Irrigated soils are a much higher priority for
conservation. In most large irrigation schemes,
water from rivers, wells or qanats is fed by gravity
to low-lying sites. The soils in these sites are
vulnerable to salinization, because the added
water raises the water-table within them. When
the soil water nears the surface, some is drawn
up further by capillarity and the salts it carries are
concentrated by evaporation on the surface, where
they reduce yields, ultimately to very low levels
(Figure 5.10). Waterlogging also damages crops. In
large schemes, where settlers are unaccustomed
to irrigation, or where planners have ignored
warnings about salinization, large areas have gone
out of production.
In low-intensity irrigation, as in Iraq in the 3rd
millennium BCE, salinity was kept at bay by
fallowing the land.
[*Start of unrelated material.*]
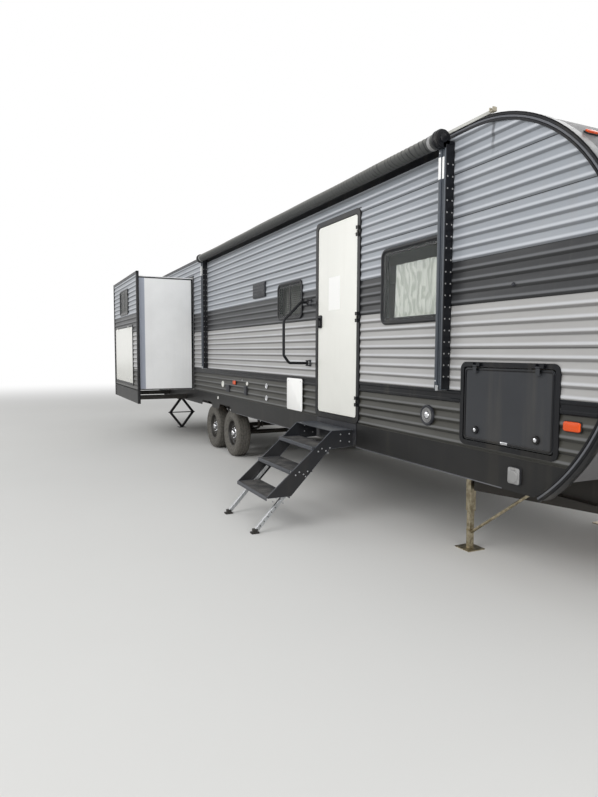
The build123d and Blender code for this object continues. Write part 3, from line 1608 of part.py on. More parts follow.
# Write every sub-part
os.makedirs("parts", exist_ok=True)
save("chassis", chassis())
save(
    "outriggers",
    *[outrigger(x, side) for x in (*outrigger_places, rear_jack_x) for side in (door_side, off_side)],
    *spring_hangers(door_side),
    *spring_hangers(off_side),
)
save("underbelly", underbelly())
save("floor", floor_slab())
save("wall_door_side", side_wall(door_side))
save("wall_off_side", side_wall(off_side))
save("wall_rear", rear_wall())
save("front_cap", front_cap())
save("roof", roof())
save("siding", side_siding(door_side), side_siding(off_side), rear_siding())
save("skirts", skirt(door_side), skirt(off_side), rear_skirt())
save(
    "body_trim",
    edge_trim(door_side), edge_trim(off_side), belt_trim(door_side), belt_trim(off_side), rear_top_trim(),
)
save("axles", axle(front_axle_x), axle(rear_axle_x))
save("leaf_springs", running_gear(door_side), running_gear(off_side))
for place, axle_x in (("front", front_axle_x), ("rear", rear_axle_x)):
    for side_name, side in (("door", door_side), ("off", off_side)):
        save("tyre_" + place + "_" + side_name, tyre(axle_x, side))
        save("wheel_" + place + "_" + side_name, wheel_disc(axle_x, side))
save("coupler", coupler())
save("tongue_jack", jack_housing())
save("jack_leg", jack_leg())
save("gas_cylinders", gas_cylinder(door_side), gas_cylinder(off_side))
save("gas_rack", gas_rack())
save("battery_box", battery_box())
save(
    "window_frames",
    *window_frames(door_side_windows, door_side, wall_inner_y, siding_y),
    *window_frames(off_side_windows, off_side, wall_inner_y, siding_y),
)
save(
    "window_panes",
    *window_panes(door_side_windows, door_side, siding_y),
    *window_panes(off_side_windows, off_side, siding_y),
)
save("door_frames", entry_frame(), baggage_frame(door_side), baggage_frame(off_side))
save("entry_door", entry_door())
save("entry_handle", entry_handle())
save("baggage_door_door", baggage_door(door_side))
save("baggage_door_off", baggage_door(off_side))
for name, room in slide_rooms.items():
    side = room["side"]
    back = half_width + room["reach"]
    frames = window_frames(room["windows"], side, back - slide_face_thickness, back)
    if side == door_side:
        frames.append(hatch_frame())
    save("slide_" + name + "_box", slide_box(room))
    save("slide_" + name + "_face", slide_face(room))
    save("slide_" + name + "_siding", slide_siding(room))
    save("slide_" + name + "_trim", slide_trim(room), *frames)
    save("slide_" + name + "_rails", *slide_rails(room))
    save("slide_" + name + "_panes", *window_panes(room["windows"], side, back))
save("kitchen_door", hatch_on_face())
save("step_frame", step_frame())
save("step_treads", *step_treads())
save("grab_handle", grab_handle())
save("awning_roller", awning_roller())
save("awning_arms", *awning_arms())
save("roof_units", *roof_units())
save("roof_vents", *roof_vents())
save("ladder", ladder())
save("lamps", *tail_lamps(), *marker_lamps(), *cap_lamps())
save("wall_fittings", *wall_fittings(), *handle_posts(), step_bracket())
save(
    "stabilizers",
    front_stabilizer(door_side), front_stabilizer(off_side),
    rear_stabilizer(door_side), rear_stabilizer(off_side),
)
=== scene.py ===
# %% [markdown]
# This lesson dresses a travel caravan: a long box on two axles, skinned in ribbed aluminium, with a
# rounded nose, two rooms that slide out of its sides, an awning and a set of fold-down steps.
# The solids come packed as a fixed frame in metres. Everything below is fitted to that frame: X points
# forward, the entry door is on the -Y side, Z is up and the ground is at z = 0.

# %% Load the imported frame
import math

import bmesh
import bpy
import numpy as np
from mathutils import Matrix, Vector


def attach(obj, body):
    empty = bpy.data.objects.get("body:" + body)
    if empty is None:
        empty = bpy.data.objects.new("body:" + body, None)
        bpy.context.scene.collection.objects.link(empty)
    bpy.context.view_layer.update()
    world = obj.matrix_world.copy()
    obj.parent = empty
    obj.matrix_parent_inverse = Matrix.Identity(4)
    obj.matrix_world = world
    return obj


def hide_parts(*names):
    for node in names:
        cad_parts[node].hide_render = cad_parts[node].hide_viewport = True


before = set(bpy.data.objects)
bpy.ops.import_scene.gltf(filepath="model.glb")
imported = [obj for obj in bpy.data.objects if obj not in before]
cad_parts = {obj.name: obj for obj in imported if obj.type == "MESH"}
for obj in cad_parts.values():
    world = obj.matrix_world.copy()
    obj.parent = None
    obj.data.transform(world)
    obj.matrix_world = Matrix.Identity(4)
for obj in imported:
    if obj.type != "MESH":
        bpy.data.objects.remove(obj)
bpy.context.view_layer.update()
scene = bpy.context.scene

# %% [markdown]
# The camera stands beside the nose at eye height and looks back along the door side. Its place and
# turn were worked out from the straight lines of the body, with the door's standard height as the
# scale. The three axes of the camera are written out, because a look-at helper would lose the roll.

# %% The camera
photo_height_px = 797
focal_px = 601.38
sensor_mm = 36.0
camera_place = Vector((6.85, -3.967, 1.527))
camera_turn = math.radians(25.285)
camera_drop = math.radians(4.412)
camera_roll = math.radians(0.21)


def camera_axes(turn, drop, roll):
    """Right, up and backward of the camera: forward is -X turned towards +Y and dipped, then rolled."""
    flat = math.cos(drop)
    forward = Vector((-math.cos(turn) * flat, math.sin(turn) * flat, -math.sin(drop)))
    level = forward.cross(Vector((0, 0, 1))).normalized()
    above = level.cross(forward)
    right = level * math.cos(roll) + above * math.sin(roll)
    up = above * math.cos(roll) - level * math.sin(roll)
    return right, up, -forward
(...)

During the fallow, weeds and
natural drainage drew down the water-table. In second millennium BCE Iraq, a centralized state
replaced the ancient system with irrigation from
a large canal. Salinity accumulated and steadily
reduced yields (Jacobsen and Adams 1958). In
intensive modern systems, where water is added
to three or more crops a year, the best strategy to
manage salinization and waterlogging is to maintain
drainage through the soil, and to add enough water
to carry away the salts. The bigger the scheme, the
more expensive are the necessary drainage pipes,
ditches, or tube-wells for lowering the water-table,
and the canals to take salty water to the sea or to
reservoirs where it can evaporate. Complementary
strategies include using brackish water to irrigate
salt-tolerant crops, and blending saline with fresh
water, but there are dangers in both.